Every simulation in LLMServingSim is driven by one JSON file: a cluster config. It captures the entire hardware topology, how many nodes, how many instances per node, what GPU each instance runs on, how memory is laid out, and how the model is parallelized.

Once you understand this file, every example in this section is a small variation on the same shape.

The minimum viable config

This is configs/cluster/single_node_single_instance.json: the smallest config that runs:

configs/cluster/single_node_single_instance.json
{
"num_nodes": 1,
"link_bw": 16,
"link_latency": 20000,
"nodes": [
{
"num_instances": 1,
"cpu_mem": {
"mem_size": 512,
"mem_bw": 256,
"mem_latency": 0
},
"instances": [
{
"model_name": "meta-llama/Llama-3.1-8B",
"hardware": "RTXPRO6000",
"npu_mem": {
"mem_size": 96,
"mem_bw": 1597,
"mem_latency": 0
},
"num_npus": 1,
"tp_size": 1,
"pd_type": null
}
]
}
]
}

That's: one node, one instance, running Llama-3.1-8B on one RTXPRO6000 GPU with TP=1 (no parallelism).

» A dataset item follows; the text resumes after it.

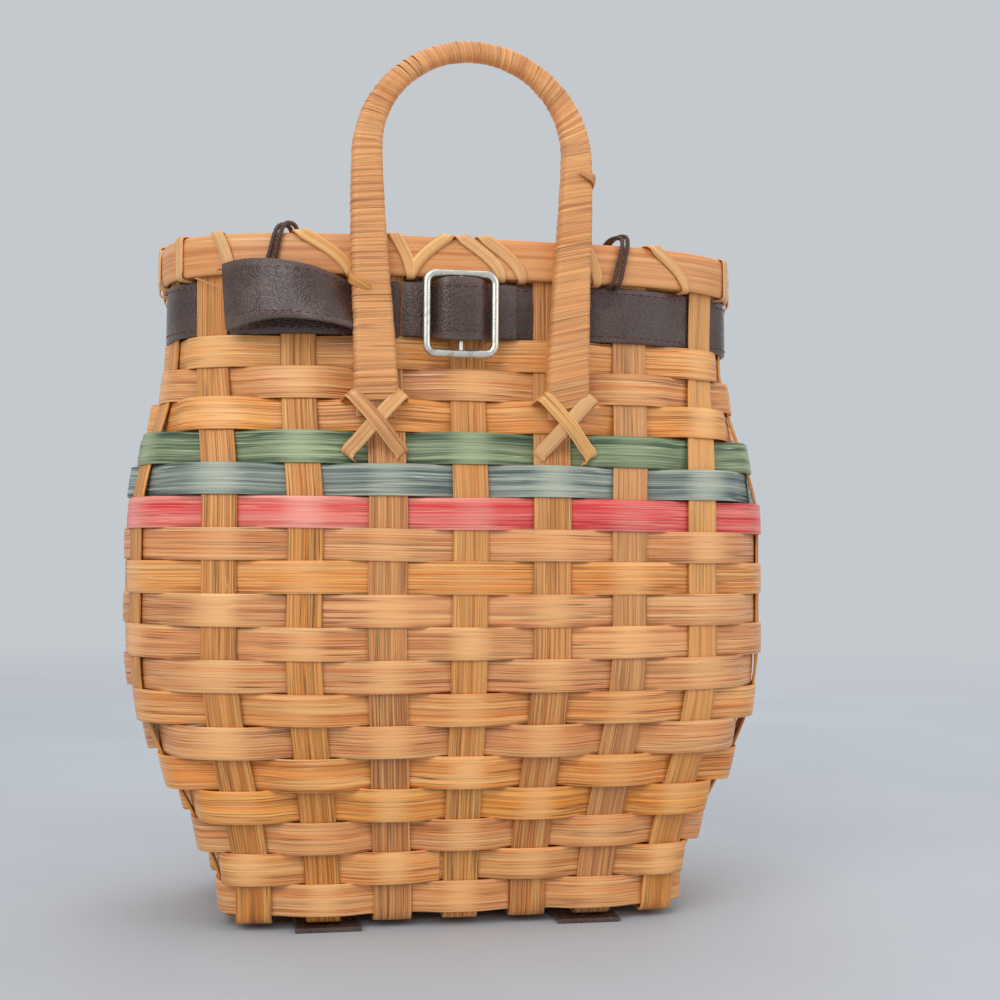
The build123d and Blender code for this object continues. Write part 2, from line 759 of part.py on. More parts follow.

The file has three nested levels. We'll walk through them top-down.

1. Top level, the cluster

{
"num_nodes": 1,
"link_bw": 16,
"link_latency": 20000,
"nodes": [...]
}
FieldTypeMeaning
num_nodesintNumber of physical nodes in the cluster
link_bwfloatInter-node link bandwidth in GB/s
link_latencyfloatInter-node link latency in ns
nodesarrayOne entry per node (length must match num_nodes)

For multi-node setups (e.g., two boxes in a rack), set num_nodes: 2 and add a second node entry. Inter-node communication uses link_bw / link_latency.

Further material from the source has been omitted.